Mosi Ifatunji’s research is focused on the role that race and culture play in the manufacture of social stratification. He is specifically interested in what he calls the ‘black ethnic comparative,’ or various comparisons between African Americans and black immigrants. The utility of this comparative is that it provides for a quasi-experimental design where ‘racial phenotype’ (i.e., skin color, hair texture and bone structure) is held constant across different population groups, thus allowing for an examination of the degree to which various within group attributes, such as human capital and cultural attributes, are responsible for both black ethnic disparities and social inequality more generally. This comparative work also allows him to advance theory on ‘racialization.’ Recently, some have argued that the process of racialization includes non-physical features. Since the comparative holds racial phenotype constant across different populations, his research consolidates and tests the viability of this thinking by considering the degree to which the process of racialization is different across black ethnic groups.

He is the Instructor for Methodological Issues in Quantitative Research on Race and Ethnicity (MIQRRE), a course provided by the Inter-University Consortium for Social and Political Research (ICPSR) Summer Program, at the Institute for Social Research (ISR) of the University of Michigan at Ann Arbor.

Ifatunji received his Ph.D. in Sociology from the University of Illinois. He was a postdoctoral scholar at CPC from 2011 until 2013. He is an Assistant Professor of Sociology at UNC. His research incorporates CPC’s signature theme Population Movement, Diversity, and Inequality.

Michael Shanahan is doing innovative life course research at the intersection of biology, genetics, and sociology. He is integrating life course sociology with molecular genetics with a focus on integrating genetic factors into the analysis of human behavior.
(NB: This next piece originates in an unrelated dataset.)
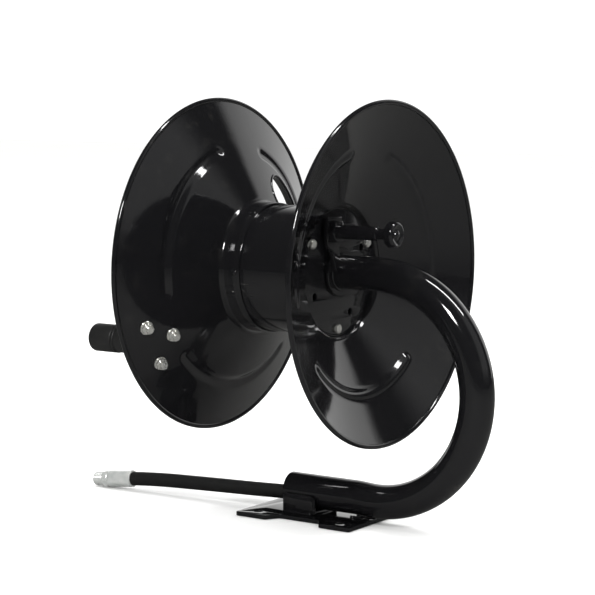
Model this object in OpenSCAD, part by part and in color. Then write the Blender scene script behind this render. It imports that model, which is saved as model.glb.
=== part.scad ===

He has work with Add Health data to explore the gene-environment interplay across the life course. He is extending this work to the study of mRNA expression in Add Health and continues work exploring a sociological frame and identification of a set of social mechanisms that can be classified and understood in terms of social forces that seem to turn genes on and off.

Shanahan’s 2000 Annual Review of Sociology article on the Transition to Adulthood has been cited nearly 700 times. This paper opened several inter-related avenues for future life course research by showing that the transition to adulthood was becoming more individualized, beginning in the 1970s. The review article indicated how demographic data pointed in this direction. Subsequent studies began to focus on the measurement and modeling of individualization in the transition to adulthood and the application of these new models and measures to cross-national datasets.

Shanahan is a Professor in UNC’s Sociology department. He received his Ph.D. from the University of Minnesota. He was a postdoctoral scholar at CPC from 1992 until 1995.

Shanahan’s research relates to two of CPC’s signature themes: Biological and Social Interactions and Life Course Perspectives.